# Rhaphidophora cryptantha



## Betta132 (May 12, 2012)

I got the chance to grab one of these for cheap, and of course I had to snatch it up. It's about 12" long now, and it only has a few, widely spaced leaves along the upper portion due to not being latched onto anything. 

How much space do these need? I know they can potentially morph into an adult form, but, if mine doesn't do that, could it be persuaded to just go in various wiggly shapes all over the background of a 12" cube, or do I need to put it somewhere way bigger? 

If I end up needing to remove it, how difficult are these to get off of a background? I'm guessing it's nigh-on impossible to pry one loose in one piece. 

Any tips on watering?


----------



## Scott (Feb 17, 2004)

I've always mounted these horizontally across the bottom of the viv (on the surface you want growth on).

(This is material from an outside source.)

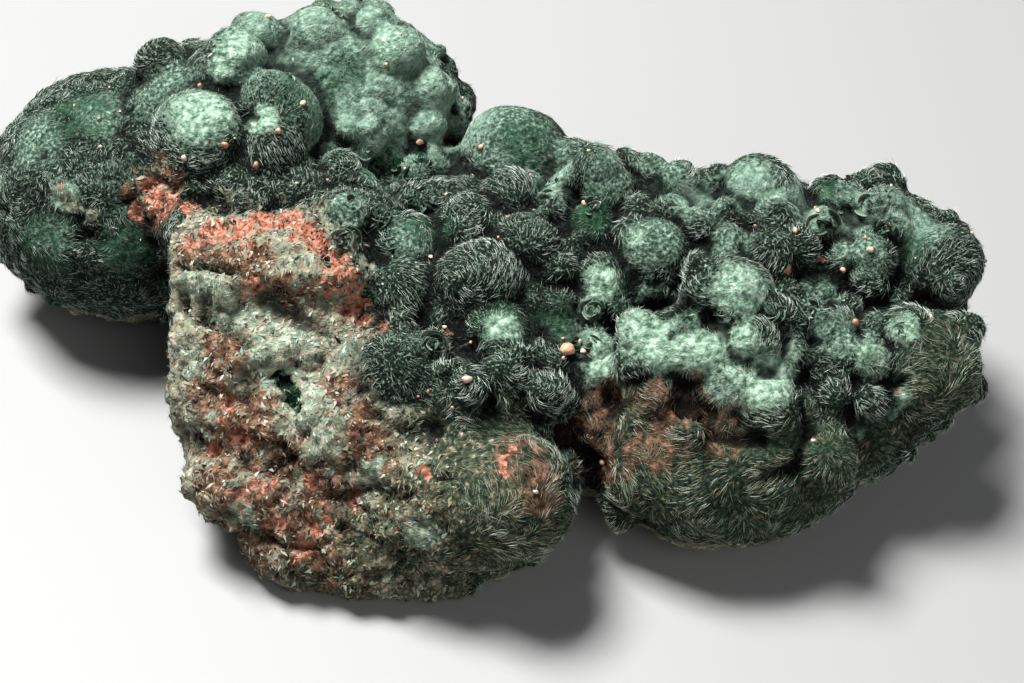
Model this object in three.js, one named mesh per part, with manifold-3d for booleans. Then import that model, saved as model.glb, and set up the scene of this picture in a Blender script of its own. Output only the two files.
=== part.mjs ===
// A hand-sized botryoidal atacamite specimen: one grown stone. Rounded lobes of dark green fibrous
// crust carry many balls, and the broken flank at the front left shows the earthy matrix in ledges.
// Millimetres, +Z up. The origin is on the ground under the middle of the stone.
import * as THREE from "three";
import { mergeVertices } from "three/addons/utils/BufferGeometryUtils.js";
import Module from "manifold-3d";

const wasm = await Module();
wasm.setup();

// How the photograph looks at the stone, in the modelling frame: X to the right, Y away from the
// camera, the ground at Z = 0. The middle of the picture looks at the point LOOK_HEIGHT above the
// frame's origin.
const VIEW_ELEVATION = THREE.MathUtils.degToRad(45);
const VIEW_DISTANCE = 164;
const LOOK_HEIGHT = 14;
const PHOTO_MIDDLE = [512, 341.5];
const PHOTO_FOCAL = 1706.7; // focal length in the photograph's pixels

// The stone's middle on the ground in the modelling frame. The finished stone is moved by minus this.
const STONE_MIDDLE = [-5.35, 10.66];

// Lobes of the grown mass: centre, half axes, turn about Z in degrees, unevenness, in millimetres.
const LOBES = [
  { at: [-41, 23.5, 12.6], half: [14.5, 14, 13], turn: 0, rough: 0.7 }, // left end
  { at: [-31, 25, 15], half: [13, 13.5, 13.5], turn: 0, rough: 0.7 }, // left, towards the back
  { at: [-18.5, 31.5, 16], half: [13.5, 11.5, 13.2], turn: 0, rough: 0.7 }, // back
  { at: [-27, 15.5, 17], half: [10, 8.5, 8.5], turn: 0, rough: 0.4 }, // under the largest ball
  { at: [-11, 21, 9], half: [9.5, 9.5, 9.6], turn: 0, rough: 0.4 }, // between back and middle
  { at: [0.5, 22, 10], half: [7, 8, 10.2], turn: 0, rough: 0.4 }, // middle back
  { at: [9, 14, 13], half: [9, 9, 11], turn: 0, rough: 0.4 }, // saddle behind the middle
  { at: [-2, 8.5, 11.3], half: [19, 15.5, 11], turn: 0, rough: 0.5 }, // middle
  { at: [20, 10, 12.5], half: [20.5, 11.5, 11.2], turn: -6, rough: 0.5 }, // right arm
  { at: [35.5, 9.5, 14], half: [9.5, 9, 9.5], turn: 0, rough: 0.4 }, // right end
  { at: [-9, -6, 9.5], half: [15, 11, 9.5], turn: 0, rough: 0.7 }, // front left
  { at: [-4.5, -12.5, 8], half: [11, 9.5, 8.5], turn: 0, rough: 0.6 }, // front left, lower
  { at: [21, -9, 8.8], half: [13.5, 9.5, 9.2], turn: 10, rough: 0.5 }, // front right
  { at: [32, -2.5, 9.6], half: [9.5, 9, 9.5], turn: 0, rough: 0.5 }, // front right corner
  { at: [8, -4, 8], half: [8, 7.5, 8.5], turn: 0, rough: 0.5 }, // between the front lobes
  { at: [19, -4, 17], half: [8, 5, 5.5], turn: 0, rough: 0.4 }, // under the pale cluster
];

// The broken flank: blocks of matrix in ledges, from the top one down.
const LEDGES = [
  { at: [-22.3, 8, 19.5], half: [10.3, 9.5, 4.2], turn: -4, rough: 0.8 },
  { at: [-21.5, 3.5, 15.5], half: [11.3, 10.2, 4], turn: 5, rough: 0.9 },
  { at: [-20, -1, 11.5], half: [12, 11, 4], turn: -6, rough: 0.9 },
  { at: [-18, -5.5, 7.5], half: [13.5, 11.5, 4], turn: 4, rough: 0.9 },
  { at: [-12.5, -9, 3.6], half: [13, 12.2, 4.4], turn: -8, rough: 0.9 },
];

// Balls of the crust as the photograph shows them: pixel across, pixel down, radius in millimetres.
const BACK_BALLS = [
  [205, 142, 5.4], [268, 150, 3.9], [275, 118, 4.7], [222, 74, 3.4], [235, 58, 3.1],
  [163, 66, 2.8], [255, 38, 2.8], [320, 33, 2.8], [395, 55, 3.0],
  [430, 95, 2.9], [515, 165, 6.0],
];
const MIDDLE_BALLS = [
  [343, 222, 3.2], [405, 252, 3.8], [402, 292, 3.7], [440, 172, 2.9], [468, 222, 2.7],
  [481, 282, 4.2], [525, 248, 3.4], [500, 332, 3.3], [510, 198, 2.9], [606, 192, 2.8],
  [595, 232, 3.1], [655, 256, 4.0], [604, 290, 3.5], [725, 303, 4.5],
];
const RIGHT_BALLS = [
  [760, 196, 3.9], [768, 256, 3.1], [935, 268, 4.4],
  [918, 365, 5.8], [907, 336, 2.8],
];
const FRONT_BALLS = [
  [662, 352, 3.4], [700, 352, 3.3], [750, 345, 3.0], [765, 375, 3.2],
  [768, 410, 3.2], [402, 372, 4.2], [520, 385, 4.4], [450, 392, 3.1], [512, 498, 6.0],
  [820, 460, 3.2],
];

// Balls round the sides that the photograph doesn't show. Their lines come in from behind, fanned
// out from one end of the stone to the other, and take these heights and radii in turn.
const HIDDEN_BALLS = 10;
const HIDDEN_SPREAD = [-44, 38]; // where the lines cross the stone, along X
const HIDDEN_DEPTHS = [25, 5]; // and along Y
const HIDDEN_FAN = [155, 40]; // where they come from, in degrees from +X towards +Y
const HIDDEN_HEIGHTS = [8, 14, 11];
const HIDDEN_RADII = [4.2, 3, 5, 3.4];

const BALL_DEPTH = 0.4; // how far past the surface a ball's centre sits, as a share of its radius
const BALL_ROUGH = 0.04; // unevenness of a ball, as a share of its radius
const LUMP_PITCH = 7; // distance between the lumps of an uneven surface
const LEDGE_POWER = 4; // 2 makes an ellipsoid, and more makes a block with rounder corners
const SMALL = 4; // lobes and balls under this radius have the fewest faces
const LARGE = 10.5; // and those under this one fewer than the largest

const UP = new THREE.Vector3(0, 0, 1);

// A repeatable unevenness at a point, between -1 and 1.
function lump(point) {
  const k = (2 * Math.PI) / LUMP_PITCH;
  const [x, y, z] = [point.x * k, point.y * k, point.z * k];
  const bentX = x + 1.3 * Math.sin(0.61 * y + 0.7);
  const bentY = y + 1.3 * Math.sin(0.57 * z + 2.1);
  const bentZ = z + 1.3 * Math.sin(0.53 * x + 4.0);
  return (Math.sin(bentX) + Math.sin(bentY) + Math.sin(bentZ)) / 3;
}

// A three.js geometry as a solid, with the corners that its faces share merged.
function solidOf(geometry) {
  geometry.deleteAttribute("normal");
  geometry.deleteAttribute("uv");
  const merged = mergeVertices(geometry, 1e-5);
  const vertProperties = merged.attributes.position.array;
  const triVerts = new Uint32Array(merged.index.array);
  return new wasm.Manifold(new wasm.Mesh({ numProp: 3, vertProperties, triVerts }));
}

// A solid as a three.js geometry.
function geometryOf(solid) {
  const { vertProperties, triVerts } = solid.getMesh();
  const geometry = new THREE.BufferGeometry();
  geometry.setAttribute("position", new THREE.BufferAttribute(vertProperties, 3));
  geometry.setIndex(new THREE.BufferAttribute(triVerts, 1));
  geometry.computeVertexNormals();
  return geometry;
}

// How finely a lobe's faces are divided, by its size.
function detailFor(half) {
  const size = Math.max(...half);
  if (size < SMALL) return 1;
  return size < LARGE ? 2 : 3;
}

// The length of a direction measured with a power in place of the square.
function powerLength(direction, power) {
  const sum = direction.toArray().reduce((total, part) => total + Math.abs(part) ** power, 0);
  return sum ** (1 / power);
}

// An uneven ellipsoid, or an uneven block with round corners where power is over 2.
function lobe({ at, half, turn, rough, power = 2 }) {
  const geometry = new THREE.IcosahedronGeometry(1, detailFor(half));
  const corners = geometry.attributes.position;
  const axes = new THREE.Vector3(...half);
  const angle = THREE.MathUtils.degToRad(turn);
  const corner = new THREE.Vector3();
  const outward = new THREE.Vector3();
  for (let i = 0; i < corners.count; i++) {
    corner.fromBufferAttribute(corners, i);
    outward.copy(corner).divide(axes).normalize().applyAxisAngle(UP, angle);
    corner.divideScalar(powerLength(corner, power)).multiply(axes).applyAxisAngle(UP, angle);
    corner.add(new THREE.Vector3(...at));
    corner.addScaledVector(outward, rough * lump(corner));
    corners.setXYZ(i, ...corner);
  }
  return solidOf(geometry);
}

function ledge(block) {
  return lobe({ ...block, power: LEDGE_POWER });
}

function joined(solids) {
  return solids.reduce((whole, solid) => whole.add(solid));
}

// The line from the camera through a pixel of the photograph.
function sightLine(across, down) {
  const forward = new THREE.Vector3(0, Math.cos(VIEW_ELEVATION), -Math.sin(VIEW_ELEVATION));
  const upward = new THREE.Vector3(0, Math.sin(VIEW_ELEVATION), Math.cos(VIEW_ELEVATION));
  const eye = new THREE.Vector3(0, 0, LOOK_HEIGHT).addScaledVector(forward, -VIEW_DISTANCE);
  const direction = forward.clone().addScaledVector(upward, (PHOTO_MIDDLE[1] - down) / PHOTO_FOCAL);
  direction.x += (across - PHOTO_MIDDLE[0]) / PHOTO_FOCAL;
  return new THREE.Raycaster(eye, direction.normalize());
}

// A level line from behind the stone, fanned out so that the last ones come in from the ends.
function lineFromBehind(i) {
  const share = i / (HIDDEN_BALLS - 1);
  const fan = THREE.MathUtils.degToRad(THREE.MathUtils.lerp(HIDDEN_FAN[0], HIDDEN_FAN[1], share));
  const inward = new THREE.Vector3(-Math.cos(fan), -Math.sin(fan), 0);
  const x = THREE.MathUtils.lerp(...HIDDEN_SPREAD, share);
  const y = THREE.MathUtils.lerp(...HIDDEN_DEPTHS, share);
  const target = new THREE.Vector3(x, y, HIDDEN_HEIGHTS[i % HIDDEN_HEIGHTS.length]);
  return new THREE.Raycaster(target.addScaledVector(inward, -VIEW_DISTANCE), inward);
}

// A ball where a line meets the body.
function ballOn(body, line, radius) {
  const [hit] = line.intersectObject(body);
  if (!hit) throw new Error(`a ball of radius ${radius} has nothing to grow on`);
  const centre = hit.point.addScaledVector(line.ray.direction, BALL_DEPTH * radius);
  const half = [radius, radius, radius];
  return lobe({ at: centre.toArray(), half, turn: 0, rough: BALL_ROUGH * radius });
}

const mass = joined([...LOBES.map(lobe), ...LEDGES.map(ledge)]);
const body = new THREE.Mesh(geometryOf(mass));

const shownBalls = [...BACK_BALLS, ...MIDDLE_BALLS, ...RIGHT_BALLS, ...FRONT_BALLS].map(
  ([across, down, radius]) => ballOn(body, sightLine(across, down), radius),
);
const hiddenBalls = Array.from({ length: HIDDEN_BALLS }, (_, i) => {
  const radius = HIDDEN_RADII[i % HIDDEN_RADII.length];
  return ballOn(body, lineFromBehind(i), radius);
});

// The ground plane trims the lobes that the stone rests on.
const ground = solidOf(new THREE.BoxGeometry(300, 300, 20).translate(0, 0, -10));
const stone = joined([mass, ...shownBalls, ...hiddenBalls]).subtract(ground);

const crust = new THREE.MeshStandardMaterial({ color: 0x1f4a33, roughness: 0.75, metalness: 0 });
const specimen = new THREE.Mesh(geometryOf(stone), crust);
specimen.name = "atacamite_specimen";
specimen.position.set(-STONE_MIDDLE[0], -STONE_MIDDLE[1], 0);

const part = new THREE.Group();
part.add(specimen);

export default part;
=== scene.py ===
import math

import bmesh
import bpy
import numpy as np
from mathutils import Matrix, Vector, noise
from mathutils.bvhtree import BVHTree


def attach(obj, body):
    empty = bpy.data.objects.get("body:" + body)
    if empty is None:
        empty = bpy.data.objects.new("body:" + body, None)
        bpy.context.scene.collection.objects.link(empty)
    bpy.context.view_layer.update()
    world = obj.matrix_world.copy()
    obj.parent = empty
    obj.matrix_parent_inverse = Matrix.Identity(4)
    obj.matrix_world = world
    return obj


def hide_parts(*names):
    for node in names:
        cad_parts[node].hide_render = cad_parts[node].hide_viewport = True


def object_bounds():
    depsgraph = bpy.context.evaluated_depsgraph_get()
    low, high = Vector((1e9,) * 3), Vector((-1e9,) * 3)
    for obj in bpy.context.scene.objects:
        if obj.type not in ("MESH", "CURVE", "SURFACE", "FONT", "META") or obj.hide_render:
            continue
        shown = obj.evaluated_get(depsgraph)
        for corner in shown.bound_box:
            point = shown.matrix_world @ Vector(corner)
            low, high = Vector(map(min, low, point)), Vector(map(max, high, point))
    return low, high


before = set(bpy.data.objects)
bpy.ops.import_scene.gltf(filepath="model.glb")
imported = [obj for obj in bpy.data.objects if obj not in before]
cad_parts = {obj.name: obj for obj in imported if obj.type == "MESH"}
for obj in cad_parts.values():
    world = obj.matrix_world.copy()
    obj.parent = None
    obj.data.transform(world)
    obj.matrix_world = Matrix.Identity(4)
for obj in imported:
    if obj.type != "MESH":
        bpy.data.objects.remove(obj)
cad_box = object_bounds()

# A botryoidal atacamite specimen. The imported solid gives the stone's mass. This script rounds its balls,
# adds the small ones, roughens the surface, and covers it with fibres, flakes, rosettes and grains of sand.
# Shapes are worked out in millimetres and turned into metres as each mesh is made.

MM = 0.001
SEED = 7
RNG = np.random.default_rng(SEED)
noise.seed_set(SEED)  # the offsets of the vector noise come from the clock otherwise

# The photograph's camera. AIM is the point of the stone's frame in the middle of the picture, in mm.
AIM = np.array([5.35, -10.66, 14.0])
VIEW_ELEVATION = math.radians(45)
VIEW_DISTANCE = 164.0
PHOTO_SIZE = (1024, 683)
PHOTO_FOCAL = 1706.7  # focal length in the photograph's pixels
SENSOR = 36.0  # mm
FORWARD = np.array([0, math.cos(VIEW_ELEVATION), -math.sin(VIEW_ELEVATION)])
UPWARD = np.array([0, math.sin(VIEW_ELEVATION), math.cos(VIEW_ELEVATION)])
EYE = AIM - VIEW_DISTANCE * FORWARD

# Balls that the solid has, as the photograph shows them: pixel across, pixel down, radius in mm.
SOLID_BALLS = [
    (205, 142, 5.4), (268, 150, 3.9), (275, 118, 4.7), (222, 74, 3.4), (235, 58, 3.1), (163, 66, 2.8),
    (255, 38, 2.8), (320, 33, 2.8), (395, 55, 3.0), (430, 95, 2.9), (515, 165, 6.0), (343, 222, 3.2),
    (405, 252, 3.8), (402, 292, 3.7), (440, 172, 2.9), (468, 222, 2.7), (481, 282, 4.2), (525, 248, 3.4),
    (500, 332, 3.3), (510, 198, 2.9), (606, 192, 2.8), (595, 232, 3.1), (655, 256, 4.0), (604, 290, 3.5),
    (725, 303, 4.5), (760, 196, 3.9), (768, 256, 3.1), (935, 268, 4.4), (907, 336, 2.8), (662, 352, 3.4),
    (700, 352, 3.3), (750, 345, 3.0), (765, 375, 3.2), (768, 410, 3.2), (402, 372, 4.2), (820, 460, 3.2),
]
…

Shoots develop and grow vertically.

Always worked for me.

s


----------



## Pumilo (Sep 4, 2010)

It should be a good choice for your wall. I agree with Scott. Start them sideways and it sends off multiple growing tips.
They do cling very tightly, and can break up pretty easily upon removal, depending on what they are clinging to. If it's on a piece of removable cork bark, you could use an orchid growers tip. Soak the entire plant, mount and all, for 10 or 15 minutes. Grasp stem near roots, and gently rock and wiggle it in little circles. When that section releases, move to the next. It's an amazingly slick trick for getting orchids off old mounts.
If you use tree fern, I would imagine it would be a nightmare to get off intact.


----------